Life stage(s) that feed on pests: Nymphs and adult.

Insect(s) fed on: Aphids, leafhoppers, asparagus beetle eggs and larvae, small flying insects, and up to medium-sized caterpillars. Some species in the genus Apiomerus hunt and eat bees.

Appearance:
Eggs: Laid in tight, upright clusters on bark, leaves, or in soil.
Nymphs: Resemble smaller, wingless adults.
Adults: Moderately large (usually 1/2 to 3/4" long; wheel bug may be up to 1 1/4”); most have a long, narrow body, with a long narrow head and a distinct “neck”; all have a pronounced “snout” with a long needle-like beak carried tucked up beneath the body; usually brownish, blackish, or gray (some elongate assassin bugs are bright green or red, with dark markings).

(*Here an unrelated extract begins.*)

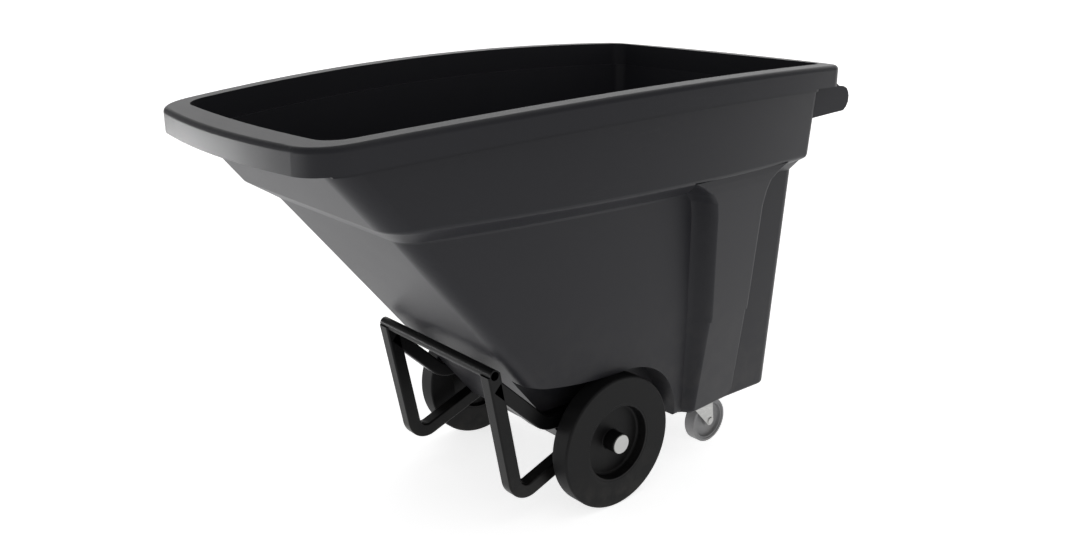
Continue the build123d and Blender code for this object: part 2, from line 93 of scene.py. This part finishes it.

The wheel bug has a distinctive semicircular crest, or “cogwheel”, on the upper back.

Where to find: Most garden plants, field crops, ornamental trees and shrubs. Spined assassin bugs are often found on goldenrod and other wildflowers.

How to conserve: Avoid use of broad spectrum insecticides. Plant flowers and plants that attract a variety of other insects.